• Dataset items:
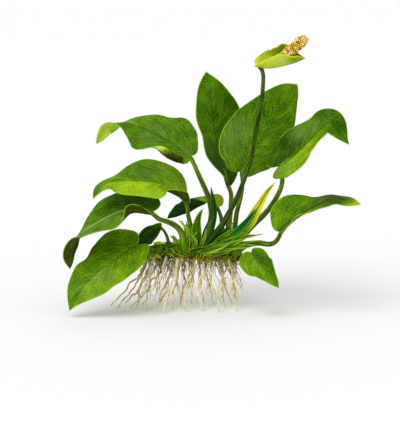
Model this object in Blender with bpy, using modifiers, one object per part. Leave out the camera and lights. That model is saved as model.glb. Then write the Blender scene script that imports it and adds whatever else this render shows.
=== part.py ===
# Bare-rooted Anubias nana in flower, standing on its root mass.
# A level creeping rhizome carries eleven stalked leaves, young leaves and sheaths at its crown,
# one flower on a tall stalk, and a fringe of roots that reaches the ground.
# X runs along the rhizome to its growing end, Y runs to the back, Z is up, ground is Z = 0.
# Every size below is in millimetres and every angle in degrees.
import math
import random

import bmesh
import bpy
from mathutils import Vector

MM = 0.001
# Puts the middle of the plant's box over the origin
SHIFT = Vector((0.2, -2.8, 0))
TOUCH_GAP = 0.3
TUBE_SIDES = 2

BLADE_THICKNESS = 0.8
BLADE_ROWS = 12
BLADE_COLUMNS = 3
STALK_FOOT_RADIUS = 1.5
STALK_TOP_RADIUS = 0.9
STALK_STEPS = 8

RHIZOME_RADIUS = 4.5
RHIZOME_RING = 0.35
RHIZOME_RING_LENGTH = 5.5
RHIZOME_STEPS = 26
RHIZOME_ROUTE = [(-38, 0, 31), (-27, 1, 33), (-15, -1, 34), (-4, 0, 33), (8, 1, 32), (17, -1, 30)]

# A blade is laid out along its midrib, from the stalk to the tip.
# facing turns the upper side, as azimuth from the front and elevation, at four even stations.
# rise bends the left and right halves up (or down) from the midrib, at five even stations.
# heart is the width at the stalk, belly the place of the greatest width, taper how full the tip is,
# lobe how far the base reaches back past the stalk, and skew how much wider the left half is.
LEAVES = {
    1: dict(midrib=[(-12, 6, 87), (-27, 14, 96), (-43, 19, 103), (-58, 18, 104), (-67, 20, 93)],
            facing=[(-10, 25), (5, 45), (-55, 35), (-55, 5)], width=35,
            heart=0.5, belly=0.3, taper=1.8, lobe=2, skew=0,
            rise_left=[40, 20, 0, -10, 5], rise_right=[5, 10, -20, -30, 10]),
    2: dict(midrib=[(-14, -7, 63), (-26, -5, 72), (-40, -11, 75), (-58, -14, 74), (-66, -19, 66)],
            facing=[(5, 65), (-5, 30), (-45, 45), (-55, 25)], width=29,
            heart=0.6, belly=0.35, taper=1.8, lobe=2, skew=0.1,
            rise_left=[55, 50, 15, -10, 20], rise_right=[-45, -5, 15, -15, 15]),
    3: dict(midrib=[(-33, -16, 58), (-46, -14, 59), (-60, -15, 54), (-77, -18, 42), (-79, -24, 27)],
            facing=[(-10, 45), (-5, 50), (-50, 35), (-105, 5)], width=34,
            heart=0.65, belly=0.3, taper=2.3, lobe=3, skew=0.15,
            rise_left=[75, 25, 30, 25, 65], rise_right=[-5, 0, -10, -45, -5]),
    4: dict(midrib=[(-42, -14, 39), (-52, -21, 33), (-62, -25, 25), (-71, -27, 16), (-79, -27, 4)],
            facing=[(0, 45), (-25, 40), (-15, 25), (-30, 25)], width=31,
            heart=0.7, belly=0.35, taper=1.9, lobe=5, skew=-0.05,
            rise_left=[5, -5, 5, 0, 5], rise_right=[30, 10, -5, 20, 5]),
    5: dict(midrib=[(-29, 5, 47), (-35, 7, 43), (-41, 12, 38), (-45, 15, 35)],
            facing=[(-10, 45), (-15, 40), (-5, 20), (-5, 25)], width=12,
            heart=0.55, belly=0.35, taper=1.8, lobe=1, skew=0.1,
            rise_left=[20, 0, -15, -5, 15], rise_right=[-15, -15, 0, 0, -5]),
    6: dict(midrib=[(4, 15, 57), (-4, 20, 62), (-12, 27, 58), (-26, 35, 47)],
            facing=[(5, 75), (15, 90), (0, 105), (5, 115)], width=20,
            heart=0.55, belly=0.35, taper=2.0, lobe=1, skew=0,
            rise_left=[30, 0, 0, 5, 5], rise_right=[25, 0, -15, -20, -15]),
    7: dict(midrib=[(10, 21, 68), (5, 27, 85), (2, 33, 99), (0, 33, 116), (-3, 28, 134)],
            facing=[(50, 10), (40, -5), (10, 5), (-15, 20)], width=29,
            heart=0.15, belly=0.6, taper=2.1, lobe=0, skew=-0.15,
            rise_left=[40, 10, 20, 20, -10], rise_right=[5, 10, 5, 10, 5]),
    8: dict(midrib=[(17, 9, 78), (23, 8, 89), (32, 11, 101), (40, 10, 115), (49, 15, 126)],
            facing=[(30, 5), (-5, 15), (0, 20), (20, 20)], width=38,
            heart=0.6, belly=0.35, taper=2.0, lobe=2, skew=0.15,
            rise_left=[5, 0, 0, -5, 15], rise_right=[-5, -10, -5, -15, -10]),
    9: dict(midrib=[(38, 0, 82), (46, -2, 88), (55, -4, 97), (66, -10, 107), (77, -9, 95)],
            facing=[(5, 40), (-5, 40), (-15, 35), (20, 45)], width=26,
            heart=0.7, belly=0.4, taper=1.9, lobe=6, skew=0.05,
            rise_left=[0, 15, -15, 15, -10], rise_right=[10, 25, 35, 15, 0]),
    10: dict(midrib=[(38, -17, 47), (44, -19, 53), (54, -22, 60), (67, -24, 66), (82, -28, 64)],
             facing=[(0, 50), (5, 70), (-5, 60), (-5, 70)], width=28,
             heart=0.6, belly=0.3, taper=1.8, lobe=2, skew=0.1,
             rise_left=[25, 35, -10, -20, 15], rise_right=[35, 30, 25, 20, -15]),
    11: dict(midrib=[(22, -21, 36), (26, -27, 31), (30, -31, 27), (37, -32, 18)],
             facing=[(10, 50), (10, 30), (10, 40), (10, 15)], width=17,
             heart=0.65, belly=0.3, taper=1.5, lobe=2, skew=-0.05,
             rise_left=[25, -10, 10, 5, 5], rise_right=[-10, -15, -20, -5, 30]),
}

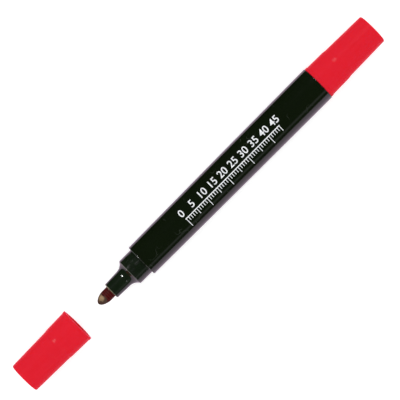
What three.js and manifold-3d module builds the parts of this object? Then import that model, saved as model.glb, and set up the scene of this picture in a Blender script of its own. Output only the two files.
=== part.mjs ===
// Permanent marker with a bullet nib, lying uncapped: a tapered barrel with a nose section, a long
// rear plug and an ink reservoir inside, and the hollow cap with its inner seal off in front of the nib.
// Millimetres, +Z up. Everything is turned about one axis along X, with the nib towards -X and the rear
// towards +X. The widest ring of the barrel touches the plane z = 0, and x = 0 is the middle of the whole.
import * as THREE from "three";
import { mergeVertices } from "three/addons/utils/BufferGeometryUtils.js";
import Module from "manifold-3d";

// Roundness: every turned piece has this many flat sides, one of them straight below the axis.
const SIDES = 48;
const CORNER_STEPS = 3;

// Running clearances, all radial unless they say otherwise.
const SLIP = 0.05; // a pressed or pushed fit
const SEAT_GAP = 0.05; // along the axis, between faces that bear on each other

// Nib: a bonded fibre rod with a bullet point, pushed through the nose into the reservoir.
const NIB_RADIUS = 2.2;
const NIB_STICK_OUT = 6.2; // tip to nozzle rim
const NIB_POINT_LENGTH = 3.8;
const NIB_POINT_FULLNESS = 1.6; // 2 is an ellipse, 1 a parabola
const NIB_POINT_STEPS = 7;
const NIB_BITE = 8.1; // how far the nib reaches into the reservoir
const NIB_TAIL_LENGTH = 2.0;
const NIB_TAIL_RADIUS = 0.9;

// Nose section: nozzle, hollow flare, collar for the cap, and a skirt inside the barrel.
const NOZZLE_LENGTH = 5.8;
const NOZZLE_WALL = 0.55; // at the rim, outside the grip ribs
const NOZZLE_DRAFT = 0.18; // radius gained from rim to flare
const NOZZLE_RIM_ROUND = 0.22;
const NOZZLE_MOUTH_LENGTH = 1.4; // close ring at the rim, in front of the ribs
const GRIP_RIB_COUNT = 6;
const GRIP_RIB_HEIGHT = 0.35;
const GRIP_RIB_WIDTH = 0.7;
const FLARE_LENGTH = 3.3;
const FLARE_STEPS = 7;
const COLLAR_RADIUS = 5.33;
const COLLAR_LENGTH = 5.7;
const COLLAR_EDGE = 0.14;
const SKIRT_LENGTH = 9.6; // behind the barrel's lip
const SKIRT_WALL = 0.95;
const SLEEVE_WALL = 0.55; // tube round the nib inside the skirt
const SLEEVE_SETBACK = 2.4; // from the skirt's rear end
const POCKET_FRONT_WALL = 1.4; // behind the collar's front edge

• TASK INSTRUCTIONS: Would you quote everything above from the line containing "What three.js and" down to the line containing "const SEAT_GAP = 0.05;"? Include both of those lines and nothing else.

• RESULT FOR THIS EXERCISE:
What three.js and manifold-3d module builds the parts of this object? Then import that model, saved as model.glb, and set up the scene of this picture in a Blender script of its own. Output only the two files.
=== part.mjs ===
// Permanent marker with a bullet nib, lying uncapped: a tapered barrel with a nose section, a long
// rear plug and an ink reservoir inside, and the hollow cap with its inner seal off in front of the nib.
// Millimetres, +Z up. Everything is turned about one axis along X, with the nib towards -X and the rear
// towards +X. The widest ring of the barrel touches the plane z = 0, and x = 0 is the middle of the whole.
import * as THREE from "three";
import { mergeVertices } from "three/addons/utils/BufferGeometryUtils.js";
import Module from "manifold-3d";

// Roundness: every turned piece has this many flat sides, one of them straight below the axis.
const SIDES = 48;
const CORNER_STEPS = 3;

// Running clearances, all radial unless they say otherwise.
const SLIP = 0.05; // a pressed or pushed fit
const SEAT_GAP = 0.05; // along the axis, between faces that bear on each other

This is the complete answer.